Rok’s plumbing, heating and electrical arm has come to an abrupt end after the firm disclosed that costs in the division had run out of control.

The contractor revealed that problems in the division had led to 80 people leaving the business, including group finance director Ashley Martin.

In an interview with H&V News, Rok chief executive Garvis Snook said the problems were isolated to the PHE arm.
“Problem contracts in the PHE business were entirely focused on this area. The problems were identified and measures taken to address them.

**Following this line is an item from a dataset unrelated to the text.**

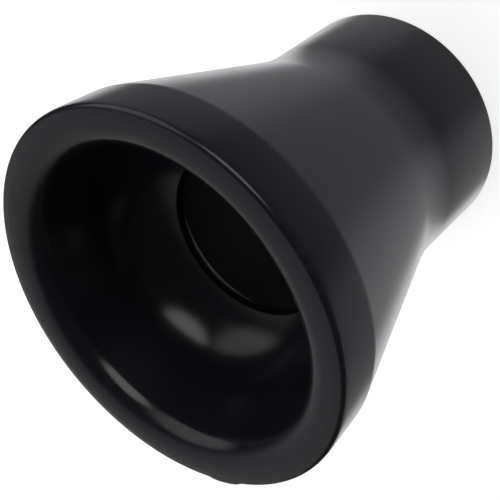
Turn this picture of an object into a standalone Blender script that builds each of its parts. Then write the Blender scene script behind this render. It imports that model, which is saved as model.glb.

We are confident these issues will never reoccur.

“There has been no evidence of fraud,” he said.

Despite its difficulties, the City appears to have backed Rok’s attempts to move on, with shares rising by 10 per cent following the announcement of its half-year results last Tuesday.

The PHE division contributed about £40 million to group revenue during 2009, with an additional £30m of trading between Rok-owned companies.

Finance director Ashley Martin left the group last week following the PHE issues, and it was unclear why, if the problems were so specific, they required such a high-profile casualty.

Mr Snook said tradespeople in the PHE division will be unaffected and should be integrated into the rest of the maintenance and improvements part of the business.

Other parts of Rok’s business also insisted that they were still operating in the plumbing, heating and electrical sector.

Rok’s managing director for Scotland Andy Mallice said: “Our plumbing, heating and electrical business was not exposed to the private housing market and therefore continues to provide Rok in Scotland with the potential for future growth, over time.”

In the interview with H&V News, Mr Snook also revealed that he has had enquiries from clients about taking on work from Connaught, which has had wide-ranging problems with contracts and is currently in negotiations with its bankers to ensure its survival.

Mr Snook said: “We are definitely not looking at parts of Connaught’s business and enquiries from mutual clients are just cautionary at this stage. We wouldn’t be happy to see Connaught go and we hope they survive.”

The results overall revealed a loss of £3.8m, taking into account £6.8m of exceptional charges.

Its total revenue fell to £308.1m in the first half, from £364.5m at the same time a year earlier.